- **Problem details**
Return, word for word, every line that follows.

- **Items**
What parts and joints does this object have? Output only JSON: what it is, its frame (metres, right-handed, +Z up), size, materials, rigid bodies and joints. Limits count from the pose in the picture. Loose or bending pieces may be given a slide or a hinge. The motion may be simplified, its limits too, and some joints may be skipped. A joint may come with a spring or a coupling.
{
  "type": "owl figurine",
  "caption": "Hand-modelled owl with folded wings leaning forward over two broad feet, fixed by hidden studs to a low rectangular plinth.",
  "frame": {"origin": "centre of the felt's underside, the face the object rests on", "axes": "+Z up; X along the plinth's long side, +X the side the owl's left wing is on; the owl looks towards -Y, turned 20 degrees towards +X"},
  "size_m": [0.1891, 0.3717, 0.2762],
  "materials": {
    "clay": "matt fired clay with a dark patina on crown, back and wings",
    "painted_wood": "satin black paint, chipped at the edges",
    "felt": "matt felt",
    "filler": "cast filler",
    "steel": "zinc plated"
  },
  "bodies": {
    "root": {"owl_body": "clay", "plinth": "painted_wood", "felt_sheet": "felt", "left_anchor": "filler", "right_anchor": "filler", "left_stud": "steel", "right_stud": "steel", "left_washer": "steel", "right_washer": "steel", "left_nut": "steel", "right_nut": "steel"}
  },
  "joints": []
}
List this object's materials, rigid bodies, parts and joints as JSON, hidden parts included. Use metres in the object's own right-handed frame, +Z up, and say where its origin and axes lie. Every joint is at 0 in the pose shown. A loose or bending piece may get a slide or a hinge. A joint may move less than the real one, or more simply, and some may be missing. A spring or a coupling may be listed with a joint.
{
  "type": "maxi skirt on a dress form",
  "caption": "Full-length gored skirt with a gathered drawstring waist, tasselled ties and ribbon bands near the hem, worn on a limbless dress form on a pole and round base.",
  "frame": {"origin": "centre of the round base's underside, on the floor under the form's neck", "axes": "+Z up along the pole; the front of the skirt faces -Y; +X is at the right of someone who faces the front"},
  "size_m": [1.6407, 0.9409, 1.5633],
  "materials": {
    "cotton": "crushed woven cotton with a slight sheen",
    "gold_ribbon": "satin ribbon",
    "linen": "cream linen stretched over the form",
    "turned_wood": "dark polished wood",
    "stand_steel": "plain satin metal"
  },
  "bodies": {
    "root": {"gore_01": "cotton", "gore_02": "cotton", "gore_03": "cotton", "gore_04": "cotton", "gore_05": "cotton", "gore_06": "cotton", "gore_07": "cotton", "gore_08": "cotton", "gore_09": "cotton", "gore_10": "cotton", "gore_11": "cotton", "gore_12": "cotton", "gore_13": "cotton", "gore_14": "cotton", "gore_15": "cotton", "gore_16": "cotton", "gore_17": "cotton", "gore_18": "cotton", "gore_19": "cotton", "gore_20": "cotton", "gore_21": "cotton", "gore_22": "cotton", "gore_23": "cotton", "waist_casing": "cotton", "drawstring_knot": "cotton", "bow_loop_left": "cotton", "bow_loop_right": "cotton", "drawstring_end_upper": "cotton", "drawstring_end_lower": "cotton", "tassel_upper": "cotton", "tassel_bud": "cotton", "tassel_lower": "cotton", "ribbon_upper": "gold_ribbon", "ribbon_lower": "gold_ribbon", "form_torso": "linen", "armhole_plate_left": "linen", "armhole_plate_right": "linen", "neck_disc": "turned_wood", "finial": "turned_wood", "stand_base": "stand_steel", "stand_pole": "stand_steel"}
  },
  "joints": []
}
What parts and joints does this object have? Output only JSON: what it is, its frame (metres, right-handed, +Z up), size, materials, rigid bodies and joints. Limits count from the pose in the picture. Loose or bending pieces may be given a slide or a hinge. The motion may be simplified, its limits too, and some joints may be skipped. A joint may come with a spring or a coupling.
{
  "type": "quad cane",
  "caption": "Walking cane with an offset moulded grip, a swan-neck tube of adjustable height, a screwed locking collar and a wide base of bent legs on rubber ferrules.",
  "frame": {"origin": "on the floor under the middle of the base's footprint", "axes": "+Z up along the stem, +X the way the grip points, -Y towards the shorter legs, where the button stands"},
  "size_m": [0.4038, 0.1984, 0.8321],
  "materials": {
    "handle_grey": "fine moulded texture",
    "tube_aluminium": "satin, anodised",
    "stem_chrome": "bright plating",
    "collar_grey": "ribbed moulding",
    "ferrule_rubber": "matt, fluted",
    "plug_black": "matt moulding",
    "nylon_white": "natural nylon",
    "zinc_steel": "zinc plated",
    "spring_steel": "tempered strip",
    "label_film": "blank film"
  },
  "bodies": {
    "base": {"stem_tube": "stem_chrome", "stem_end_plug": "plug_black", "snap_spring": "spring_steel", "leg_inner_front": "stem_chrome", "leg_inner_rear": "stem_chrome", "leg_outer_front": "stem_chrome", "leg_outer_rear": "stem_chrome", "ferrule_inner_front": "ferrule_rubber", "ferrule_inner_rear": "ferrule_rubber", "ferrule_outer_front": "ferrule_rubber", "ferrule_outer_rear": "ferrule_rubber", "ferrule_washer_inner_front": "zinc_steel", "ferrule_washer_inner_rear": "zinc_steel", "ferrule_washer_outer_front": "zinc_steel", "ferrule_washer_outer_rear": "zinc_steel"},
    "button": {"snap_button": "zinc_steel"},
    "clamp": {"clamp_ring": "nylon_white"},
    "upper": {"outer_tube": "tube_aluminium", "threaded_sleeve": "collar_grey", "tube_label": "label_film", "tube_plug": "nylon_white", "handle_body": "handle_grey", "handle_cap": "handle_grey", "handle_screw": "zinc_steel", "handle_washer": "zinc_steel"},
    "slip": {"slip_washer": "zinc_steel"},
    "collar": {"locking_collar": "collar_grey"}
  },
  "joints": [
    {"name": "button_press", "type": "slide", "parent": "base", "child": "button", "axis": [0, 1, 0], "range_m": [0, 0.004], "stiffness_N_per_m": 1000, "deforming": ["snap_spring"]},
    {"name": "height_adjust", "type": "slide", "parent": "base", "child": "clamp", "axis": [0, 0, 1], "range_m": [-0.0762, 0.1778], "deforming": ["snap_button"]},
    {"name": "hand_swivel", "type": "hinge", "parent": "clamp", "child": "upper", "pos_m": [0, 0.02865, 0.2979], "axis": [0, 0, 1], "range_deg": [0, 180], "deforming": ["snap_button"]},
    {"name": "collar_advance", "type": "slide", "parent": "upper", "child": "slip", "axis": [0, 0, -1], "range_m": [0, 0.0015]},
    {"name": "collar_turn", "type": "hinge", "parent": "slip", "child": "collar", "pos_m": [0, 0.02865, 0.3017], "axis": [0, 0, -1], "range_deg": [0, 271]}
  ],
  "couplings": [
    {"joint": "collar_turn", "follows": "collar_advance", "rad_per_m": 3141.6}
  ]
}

- **Answer to this task**
What parts and joints does this object have? Output only JSON: what it is, its frame (metres, right-handed, +Z up), size, materials, rigid bodies and joints. Limits count from the pose in the picture. Loose or bending pieces may be given a slide or a hinge. The motion may be simplified, its limits too, and some joints may be skipped. A joint may come with a spring or a coupling.
{
  "type": "owl figurine",
  "caption": "Hand-modelled owl with folded wings leaning forward over two broad feet, fixed by hidden studs to a low rectangular plinth.",
  "frame": {"origin": "centre of the felt's underside, the face the object rests on", "axes": "+Z up; X along the plinth's long side, +X the side the owl's left wing is on; the owl looks towards -Y, turned 20 degrees towards +X"},
  "size_m": [0.1891, 0.3717, 0.2762],
  "materials": {
    "clay": "matt fired clay with a dark patina on crown, back and wings",
    "painted_wood": "satin black paint, chipped at the edges",
    "felt": "matt felt",
    "filler": "cast filler",
    "steel": "zinc plated"
  },
  "bodies": {
    "root": {"owl_body": "clay", "plinth": "painted_wood", "felt_sheet": "felt", "left_anchor": "filler", "right_anchor": "filler", "left_stud": "steel", "right_stud": "steel", "left_washer": "steel", "right_washer": "steel", "left_nut": "steel", "right_nut": "steel"}
  },
  "joints": []
}
List this object's materials, rigid bodies, parts and joints as JSON, hidden parts included. Use metres in the object's own right-handed frame, +Z up, and say where its origin and axes lie. Every joint is at 0 in the pose shown. A loose or bending piece may get a slide or a hinge. A joint may move less than the real one, or more simply, and some may be missing. A spring or a coupling may be listed with a joint.
{
  "type": "maxi skirt on a dress form",
  "caption": "Full-length gored skirt with a gathered drawstring waist, tasselled ties and ribbon bands near the hem, worn on a limbless dress form on a pole and round base.",
  "frame": {"origin": "centre of the round base's underside, on the floor under the form's neck", "axes": "+Z up along the pole; the front of the skirt faces -Y; +X is at the right of someone who faces the front"},
  "size_m": [1.6407, 0.9409, 1.5633],
  "materials": {
    "cotton": "crushed woven cotton with a slight sheen",
    "gold_ribbon": "satin ribbon",
    "linen": "cream linen stretched over the form",
    "turned_wood": "dark polished wood",
    "stand_steel": "plain satin metal"
  },
  "bodies": {
    "root": {"gore_01": "cotton", "gore_02": "cotton", "gore_03": "cotton", "gore_04": "cotton", "gore_05": "cotton", "gore_06": "cotton", "gore_07": "cotton", "gore_08": "cotton", "gore_09": "cotton", "gore_10": "cotton", "gore_11": "cotton", "gore_12": "cotton", "gore_13": "cotton", "gore_14": "cotton", "gore_15": "cotton", "gore_16": "cotton", "gore_17": "cotton", "gore_18": "cotton", "gore_19": "cotton", "gore_20": "cotton", "gore_21": "cotton", "gore_22": "cotton", "gore_23": "cotton", "waist_casing": "cotton", "drawstring_knot": "cotton", "bow_loop_left": "cotton", "bow_loop_right": "cotton", "drawstring_end_upper": "cotton", "drawstring_end_lower": "cotton", "tassel_upper": "cotton", "tassel_bud": "cotton", "tassel_lower": "cotton", "ribbon_upper": "gold_ribbon", "ribbon_lower": "gold_ribbon", "form_torso": "linen", "armhole_plate_left": "linen", "armhole_plate_right": "linen", "neck_disc": "turned_wood", "finial": "turned_wood", "stand_base": "stand_steel", "stand_pole": "stand_steel"}
  },
  "joints": []
}
What parts and joints does this object have? Output only JSON: what it is, its frame (metres, right-handed, +Z up), size, materials, rigid bodies and joints. Limits count from the pose in the picture. Loose or bending pieces may be given a slide or a hinge. The motion may be simplified, its limits too, and some joints may be skipped. A joint may come with a spring or a coupling.
{
  "type": "quad cane",
  "caption": "Walking cane with an offset moulded grip, a swan-neck tube of adjustable height, a screwed locking collar and a wide base of bent legs on rubber ferrules.",
  "frame": {"origin": "on the floor under the middle of the base's footprint", "axes": "+Z up along the stem, +X the way the grip points, -Y towards the shorter legs, where the button stands"},
  "size_m": [0.4038, 0.1984, 0.8321],
  "materials": {
    "handle_grey": "fine moulded texture",
    "tube_aluminium": "satin, anodised",
    "stem_chrome": "bright plating",
    "collar_grey": "ribbed moulding",
    "ferrule_rubber": "matt, fluted",
    "plug_black": "matt moulding",
    "nylon_white": "natural nylon",
    "zinc_steel": "zinc plated",
    "spring_steel": "tempered strip",
    "label_film": "blank film"
  },
  "bodies": {
    "base": {"stem_tube": "stem_chrome", "stem_end_plug": "plug_black", "snap_spring": "spring_steel", "leg_inner_front": "stem_chrome", "leg_inner_rear": "stem_chrome", "leg_outer_front": "stem_chrome", "leg_outer_rear": "stem_chrome", "ferrule_inner_front": "ferrule_rubber", "ferrule_inner_rear": "ferrule_rubber", "ferrule_outer_front": "ferrule_rubber", "ferrule_outer_rear": "ferrule_rubber", "ferrule_washer_inner_front": "zinc_steel", "ferrule_washer_inner_rear": "zinc_steel", "ferrule_washer_outer_front": "zinc_steel", "ferrule_washer_outer_rear": "zinc_steel"},
    "button": {"snap_button": "zinc_steel"},
    "clamp": {"clamp_ring": "nylon_white"},
    "upper": {"outer_tube": "tube_aluminium", "threaded_sleeve": "collar_grey", "tube_label": "label_film", "tube_plug": "nylon_white", "handle_body": "handle_grey", "handle_cap": "handle_grey", "handle_screw": "zinc_steel", "handle_washer": "zinc_steel"},
    "slip": {"slip_washer": "zinc_steel"},
    "collar": {"locking_collar": "collar_grey"}
  },
  "joints": [
    {"name": "button_press", "type": "slide", "parent": "base", "child": "button", "axis": [0, 1, 0], "range_m": [0, 0.004], "stiffness_N_per_m": 1000, "deforming": ["snap_spring"]},
    {"name": "height_adjust", "type": "slide", "parent": "base", "child": "clamp", "axis": [0, 0, 1], "range_m": [-0.0762, 0.1778], "deforming": ["snap_button"]},
    {"name": "hand_swivel", "type": "hinge", "parent": "clamp", "child": "upper", "pos_m": [0, 0.02865, 0.2979], "axis": [0, 0, 1], "range_deg": [0, 180], "deforming": ["snap_button"]},
    {"name": "collar_advance", "type": "slide", "parent": "upper", "child": "slip", "axis": [0, 0, -1], "range_m": [0, 0.0015]},
    {"name": "collar_turn", "type": "hinge", "parent": "slip", "child": "collar", "pos_m": [0, 0.02865, 0.3017], "axis": [0, 0, -1], "range_deg": [0, 271]}
  ],
  "couplings": [
    {"joint": "collar_turn", "follows": "collar_advance", "rad_per_m": 3141.6}
  ]
}